Common business contracts
Business contracts come in various forms, depending on the nature of the transaction. That said, the most common types of business transactions include:
- Sales agreements: Contracts for the sale of goods or services, detailing the price, delivery terms, and other conditions.
- Service contracts: Agreements where one party provides services to another, outlining the scope of work, payment terms, and duration.
- Partnership agreements: Contracts between business partners that define the terms of their relationship, including profit sharing, responsibilities, and dispute resolution.
Each type of contract serves a specific purpose and is tailored to the needs of the transaction. Understanding the different types helps in drafting contracts that accurately reflect the business arrangement.
3. Enforceability
Having a well-written contract is important, but it’s equally essential to draft an enforceable agreement. Enforceability determines whether a court will uphold the terms of the contract and compel the parties to fulfill their obligations.
What makes a contract enforceable?
Several factors contribute to the enforceability of a contract:
- Legality: The contract’s subject matter must be legal. Contracts involving illegal activities, such as agreements to commit a crime, are void and unenforceable.
- Capacity: The parties entering into the contract must have the legal capacity to do so. This means they must be of sound mind, not minors, and not under undue influence or duress.
- Clear and definite terms: The contract must clearly outline the obligations of each party. Vague or ambiguous terms can lead to disputes and may render the contract unenforceable.
- Consideration: As mentioned earlier, consideration is an essential element to any contract. Consideration is the value exchanged between the parties. Without it, a contract is generally not enforceable.
Common issues affecting enforceability
Even with a well-drafted contract, certain issues can arise that affect its enforceability:
- Lack of consideration: If one party provides no value in exchange, the contract may be deemed unenforceable.
- Illegality: Contracts that involve illegal activities or terms that violate public policy are void.
- Mistakes: If both parties make a mutual mistake regarding a fundamental fact of the contract, it may be unenforceable. For example, if both parties mistakenly believe a sculpture is an original when it is not, the contract to sell the sculpture might be void.
- Misrepresentation or fraud: If one party is induced into the contract by false statements, the contract may be voidable by the deceived party.
4. Breach of contract
Even with the best intentions, there are times when one party fails to fulfill their obligations under the contract. This failure is known as a breach of contract, and it can have serious legal and financial consequences.
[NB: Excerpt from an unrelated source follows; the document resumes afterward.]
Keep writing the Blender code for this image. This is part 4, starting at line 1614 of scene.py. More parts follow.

What constitutes a breach?
A breach of contract occurs when one party does not perform as promised in the contract. Breaches can be categorized in several ways:
- Material breach: This is a serious violation that goes to the heart of the contract. A material breach allows the non-breaching party to terminate the contract and seek damages. For example, if a supplier fails to deliver goods as agreed, the buyer might be able to cancel the contract and sue for any losses incurred.
- Minor breach: Also known as a partial breach, a minor breach occurs when one party fails to perform a small part of their obligations. While this may not justify contract termination, the non-breaching party may still seek damages. An example might be delivering goods a week late but still within a timeframe that allows the buyer to use them.
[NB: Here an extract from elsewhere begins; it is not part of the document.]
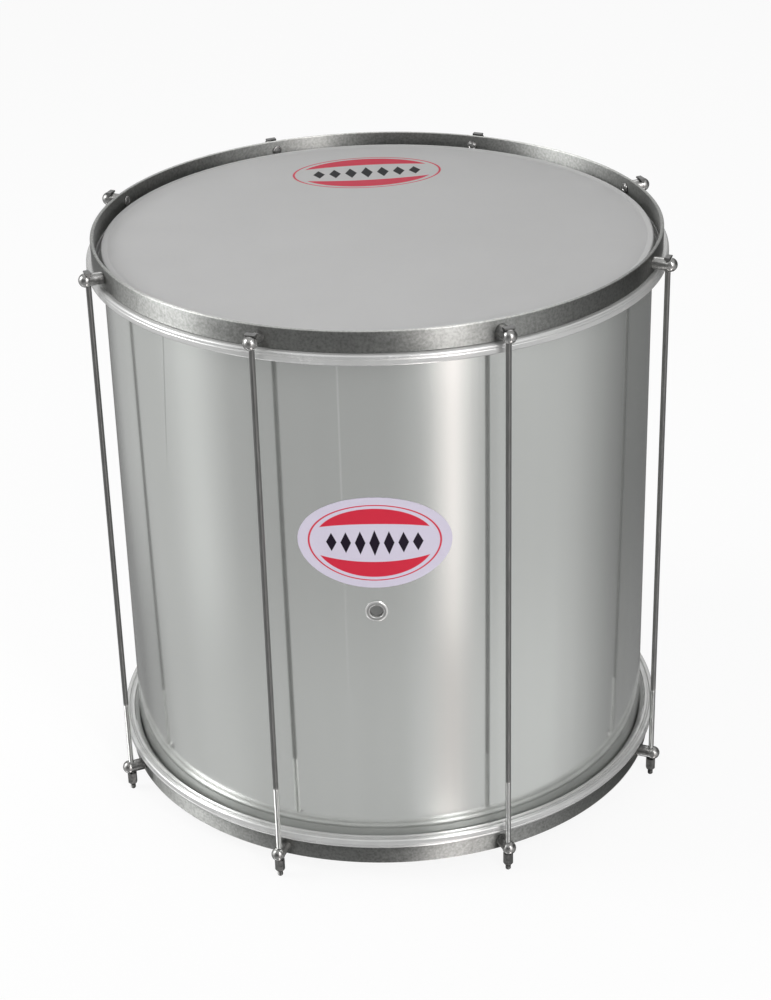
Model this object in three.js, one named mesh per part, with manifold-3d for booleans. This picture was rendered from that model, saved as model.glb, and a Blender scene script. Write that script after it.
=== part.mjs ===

- Anticipatory breach: This occurs when one party indicates in advance that they will not be fulfilling their contractual obligations. The non-breaching party can treat the contract as breached and seek remedies immediately, rather than waiting until the performance date.
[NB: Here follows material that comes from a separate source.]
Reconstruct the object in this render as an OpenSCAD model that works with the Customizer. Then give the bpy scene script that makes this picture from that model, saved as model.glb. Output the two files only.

Examples of common breaches
Breaches of contract can occur in various ways, depending on the nature of the agreement:
- Failure to deliver: A supplier does not deliver goods on time, causing the buyer to miss out on sales opportunities.
- Non-payment: A client fails to pay for services rendered, leaving the service provider out of pocket.
- Quality issues: Delivered goods do not meet the agreed-upon standards, leading to losses for the buyer.
Each of these breaches can have significant impacts on business operations, making it essential to address them promptly and effectively.
5. Remedies
When a breach of contract occurs, the non-breaching party is entitled to seek remedies to address the harm caused by the breach. Remedies can take several forms, depending on the nature of the breach and the terms of the contract.
Legal remedies for breach of contract
The primary legal remedies available for a breach of contract include:
- Money damages: The most common remedy, damages, is a monetary compensation awarded to the non-breaching party to cover losses caused by the breach. There are different types of damages:
- Compensatory damages: Compensatory damages are intended to make the non-breaching party “whole” by covering the direct losses and costs incurred due to the breach. For example, if a supplier fails to deliver materials, compensatory damages would cover the cost of sourcing them from another supplier.
- Consequential damages: These are the indirect losses that occur from the breach. Staying with the above example, if our purchaser expected to make profits from selling the products the supplier failed to deliver, the purchaser might be able to recover those lost profits as consequential damages.
- Nominal damages: These are small monetary awards granted when a breach occurs, but the non-breaching party suffers no significant financial loss. Nominal damages acknowledge that a breach occurred without substantial harm.
- Liquidated damages: These are predetermined amounts specified in the contract, to be paid in the event of a breach. Liquidated damages are often used when actual damages would be difficult to calculate, such as in contracts involving construction delays.
Non-monetary remedies
Specific performance
In some cases, monetary damages may not be sufficient to remedy a breach. Specific performance is a remedy that requires the breaching party to fulfill their obligations under the contract. This is often used in cases involving unique goods or real estate, where the non-breaching party seeks the exact performance promised, rather than a financial substitute.
Rescission
Rescission is the cancellation of the contract, returning both parties to their pre-contract positions. This remedy is often sought when a contract is voidable due to factors like fraud, misrepresentation, or mutual mistake. Rescission allows the non-breaching party to undo the contract and be relieved of their obligations.
Conclusion
While business contracts are undoubtedly common, each one contains its own complexities. That’s why understanding the fundamentals of business contracting – from negotiations to remedies – is critical for any legal professional who regularly serves business clients.